An even more general technique is to provide meta or reflective
facilities. For example, consider a library of reusable filters to be
used in the context of image processing. Each filter takes an image,
performs some elementary operation, and produces a resulting image. By
appropriately composing these filters, one can express sophisticated
image processing operations. The problem is that such a program will
have unacceptably high memory use, producing a number of intermediate
images at each stage. Although automated techniques might help, a
general solution to this problem requires some programmer
intervention. The challenge is to express the additional code in a
disciplined way without tangling the original code.

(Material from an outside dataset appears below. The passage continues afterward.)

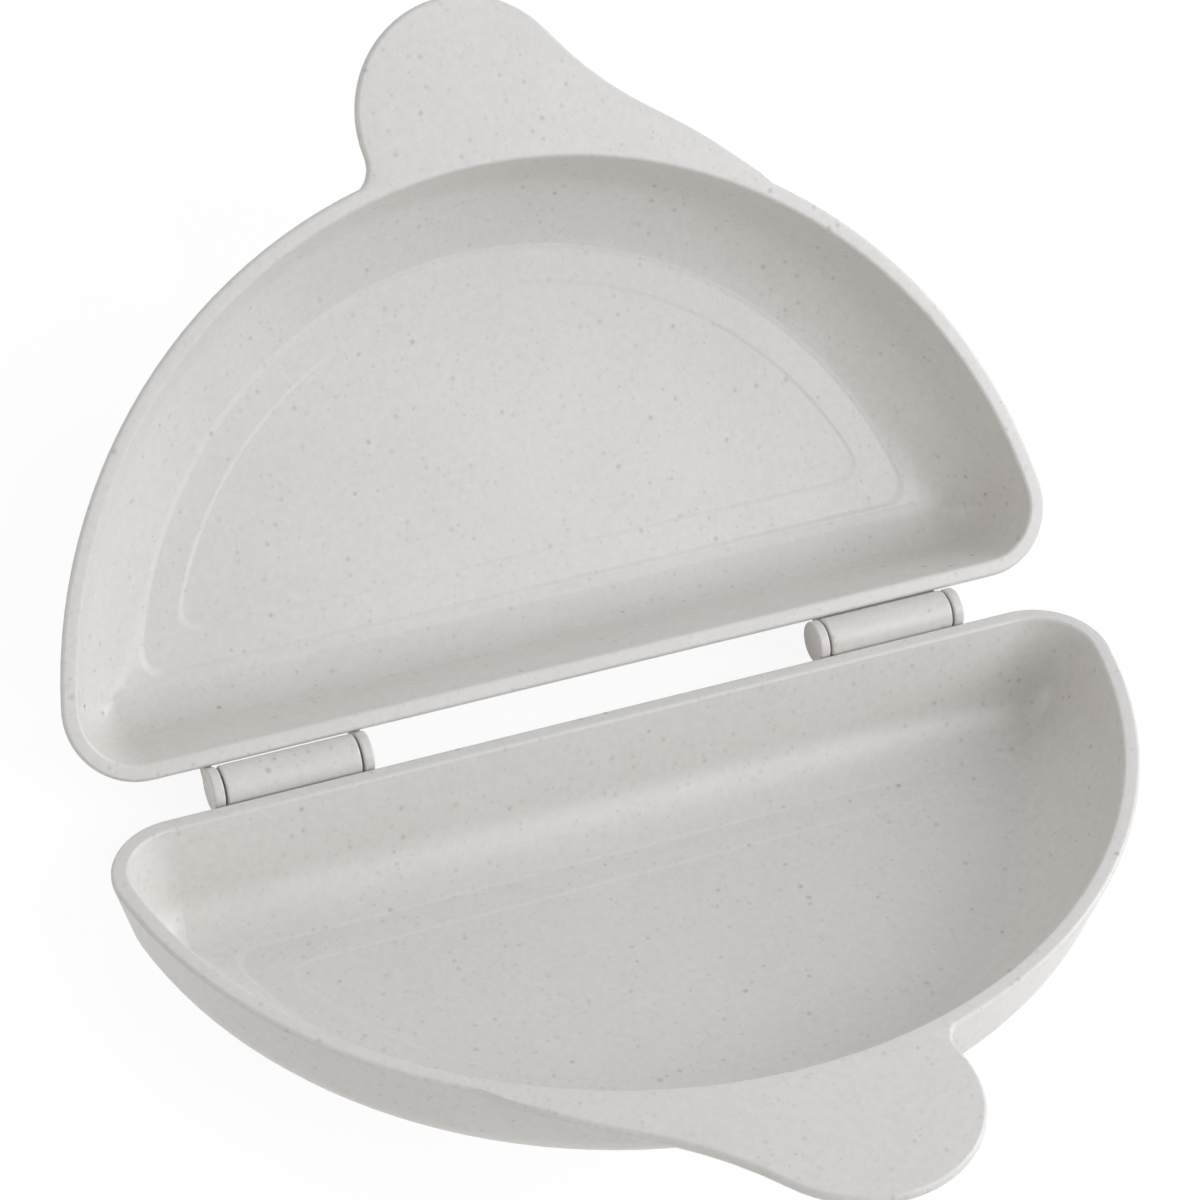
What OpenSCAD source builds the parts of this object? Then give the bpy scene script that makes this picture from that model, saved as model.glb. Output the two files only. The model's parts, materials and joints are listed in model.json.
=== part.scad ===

One elegant solution [4] is to provide an additional
meta-programming language in which the programmer can express
algorithms to manipulate the original program. If written at an
appropriate level of abstraction, these algorithms are concise and
clear. For example, in order to express that two filters should be
fused into one to avoid the generation of an intermediate image, the
programmer might write:
if ((isFilter p1) && (isFilter p2)) {
p = makeFilter (p1, p2);
}
The above code is compiled and then executed to manipulate the
original program. The net effect is to produce an efficient image
processing operation with clean composable generic filters.
5. Conclusion
We have covered three ideas from programming language research that
are useful in the context of compositional software architectures. At
the lowest level, type systems might be able to verify some properties
but are generally too weak to verify all properties of
interest. Program analysis techniques can help in this latter case by
automatically rewriting the code to customize the reusable components
to their current use. Finally when automatic techniques fail,
programmer intervention is supported in a disciplined way using monads
and meta-programming.
The examples we have chosen are necessarily small but the ideas scale
to the large scale integration of components.